Até ao início de março, Espanha não contava com uma regulamentação e legislação específica para o mercado de mobilidade elétrica. Só agora, pela primeira vez, existe uma legislação que que permite criar um ecossistema de roaming com ofertas de vários operadores e também ofertas de eMSPs, sem discriminação e com uma plataforma de roaming para o efeito.

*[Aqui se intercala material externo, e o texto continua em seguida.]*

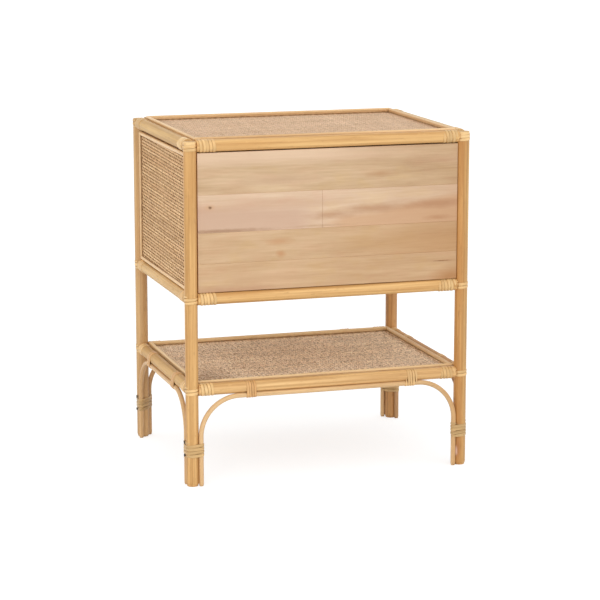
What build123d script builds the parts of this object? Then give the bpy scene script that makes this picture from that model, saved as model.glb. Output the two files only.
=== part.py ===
from build123d import *
import os

os.makedirs("parts", exist_ok=True)

# Rattan nightstand with two drawers over an open shelf.
# Millimetres. Z is up, the floor is Z = 0, the drawers open towards -Y and the plank back faces +Y.
# The origin is the centre of the whole piece's footprint box, knobs included.
# Left and right are as seen by a person standing in front of the drawers.

# ---------------------------------------------------------------- driving dimensions
width = 600.0               # over the peel wraps of the posts, left to right
depth = 450.0               # over the peel wraps of the posts, front to back
height = 700.0              # floor to the crown of the top bead

# poles
post_d = 26.0
rail_d = 24.0
arch_d = 10.0
post_rise = 9.5             # post top above the axis of the top rails
middle_rail_z = 380.0       # axis of the rails under the drawer box
shelf_rail_z = 196.0        # axis of the rails round the shelf
rail_stop = 12.2            # flat end of a rail, measured from the axis of its post
foot_bevel_up = 6.0         # eased lower edge of a post
foot_bevel_in = 2.0
post_top_bevel = 0.8
arch_bend_r = 80.0          # bend of an arch pole, on its axis
arch_end_r = 1.5

# screws that pull the rails to the posts, hidden under the wraps
rail_screw_d = 4.0
rail_screw_head_d = 7.0
rail_screw_head_h = 2.5
rail_screw_sink = 0.6       # head below the outer tangent of the post, clear of the wrap
rail_screw_bite = 24.0      # thread length inside the rail
rail_screw_stagger = 4.5    # above the rail axis left to right, below it front to back

# peel wraps
wrap_t = 1.2
wrap_root_t = 0.5           # thickness in the groove between two turns
wrap_pitch = 6.8            # width of one turn of the peel
groove_half = 0.5           # half the groove between two turns
rail_wrap_turns = 5
post_wrap_turns = 3
wrap_start = 13.6           # first turn on a rail, from the axis of its post
tie_turns = 4
tie_reach = 111.0           # middle of an arch tie, from the axis of its post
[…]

Esta regulamentação é uma ótima notícia para a mobilidade elétrica como mercado e para o utilizador final, uma vez que permitirá que surjam mais soluções e que a veracidade dos dados comece a aumentar. Pudemos concluir que existe uma clara necessidade de evolução no que toca aos vários aspetos que envolvem a mobilidade elétrica, neste caso em Espanha mas não só, para que a utilização de carros elétricos se possa tornar efetivamente numa alternativa viável, prática e eficaz para todos, sem exceção e parece-me que a regulamentação Espanhola e Europeia, acelera este caminho.